Immediately she hyperflexed her wrist, flattening the vein out, and I, in all my wisdom, said, "Now I didn't want a hard cock..."

Silence........ :imbar

Oh, wait, I forgot one that may have been even worse. I remember when I was 14 or so, my parents, my best friend, and my dear sweet grandparents, now both deceased, were at a restaurant. My GPs had never been there before and as they looked over the menu carefully, I MEANT to volunteer the (at the time) ever-popular wisecrack, "They're meditating." Instead, I announced to a stunned table, as we waited for them to order, "They're masturbating." :uhoh21: :imbar I have regretted this deeply for nearly 2 decades, and still cringe when I recall it.

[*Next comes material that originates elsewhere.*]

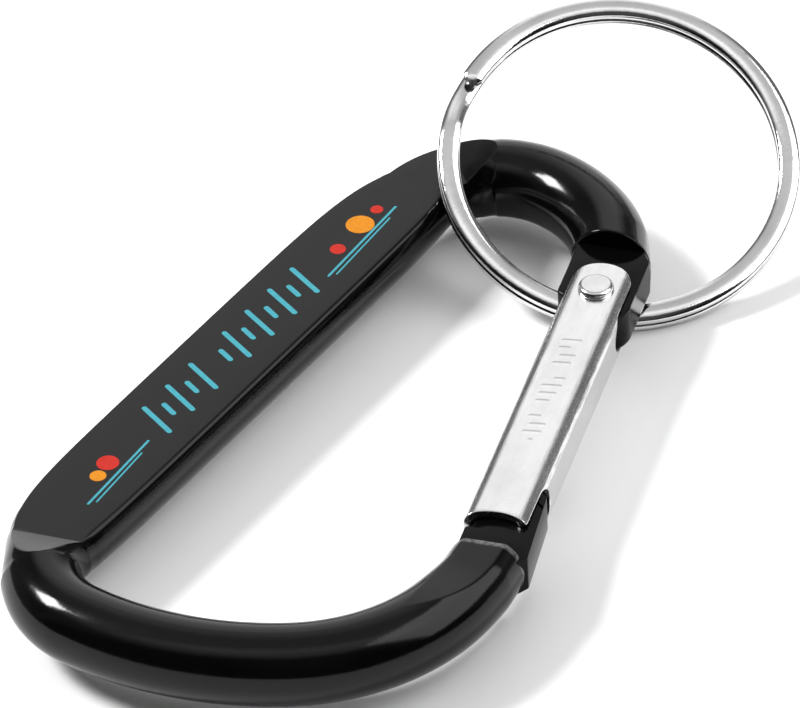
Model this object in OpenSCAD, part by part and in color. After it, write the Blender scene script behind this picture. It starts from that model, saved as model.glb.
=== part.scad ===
// Carabiner keyring: a bent wire frame with a spring gate and a split ring.
// Millimetres. The frame lies flat: X runs across from the spine to the gate,
// Y runs along the spine from the wide end to the narrow end, Z is up.

/* [Frame rod] */
// Diameter of the rod that the frame is bent from
rod_d = 6; // [5:0.5:8]
// Length of the straight spine
spine_len = 46; // [44:0.5:48]

/* [Frame bends] */
// Centreline radius of the bend that leaves the spine at the narrow end
far_bend_r = 7.4; // [7:0.1:8]
// Angle of that bend
far_bend_a = 94; // [92:1:96]
// Centreline radius of the bend that runs on to the hinge
hinge_bend_r = 11.6; // [11:0.1:12.2]
// Angle that the gate leans away from the spine
gate_tilt = 17.25; // [16:0.25:18.5]
// Distance between the ends of the two bends that the gate joins
gate_span = 33.7; // [33:0.1:34.4]
// Centreline radius of the long shallow bend across the wide end
wide_bend_r = 25.3; // [24:0.1:26.6]
// Angle of the corner bend between the spine and the wide end
corner_bend_a = 86; // [84:1:88]
// Angle of the long shallow bend
wide_bend_a = 37; // [35:1:39]
// How far the gate's centreline stands outside the line between the bends
gate_offset = 0.17; // [0:0.01:0.3]

/* [Pressed spine panel] */
// Thickness of the spine after pressing
panel_t = 3.4; // [3:0.1:4]
// Edge of the flat from the rod's centreline, on the outside
panel_out = 4.1; // [3.6:0.1:4.4]
// Edge of the flat from the rod's centreline, on the inside
panel_in = 3.1; // [2.8:0.1:3.4]
// How far the rounded side stands out past the flat's edge
panel_bulge = 0.6; // [0.4:0.05:0.8]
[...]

My only consolation is that they led such sheltered lives that they likely never realized what I'd said.

To this day I have to stop and think carefully before I utter the word "meditate". :imbar :imbar :imbar

Specializes in LTC, assisted living, med-surg, psych.

I managed to humiliate myself twice in one sitting---literally!---yesterday at work. I was admitting a patient who had several family members occupying all the chairs in the room, so I had to go get a stool to sit on while I started his IV.

Trouble was, rolling stools have been my nemesis all my life, and this one was no exception. You know that sinking feeling when you KNOW you're going to end up on the floor? Yep........that sucker rolled right out from under me and deposited me flat on my bum, which prompted me to yell "SH#%!!".......right in front of the patient and his family!! :imbar :imbar :imbar

Thank God they all had a sense of humor......I wasn't hurt, but I was mightily embarrassed, and the fact that the pt. let me start his IV after all that proved---to me at least---that people will forgive unprofessional behavior, as long as they get a laugh out of it. They teased me about that for the rest of the day!!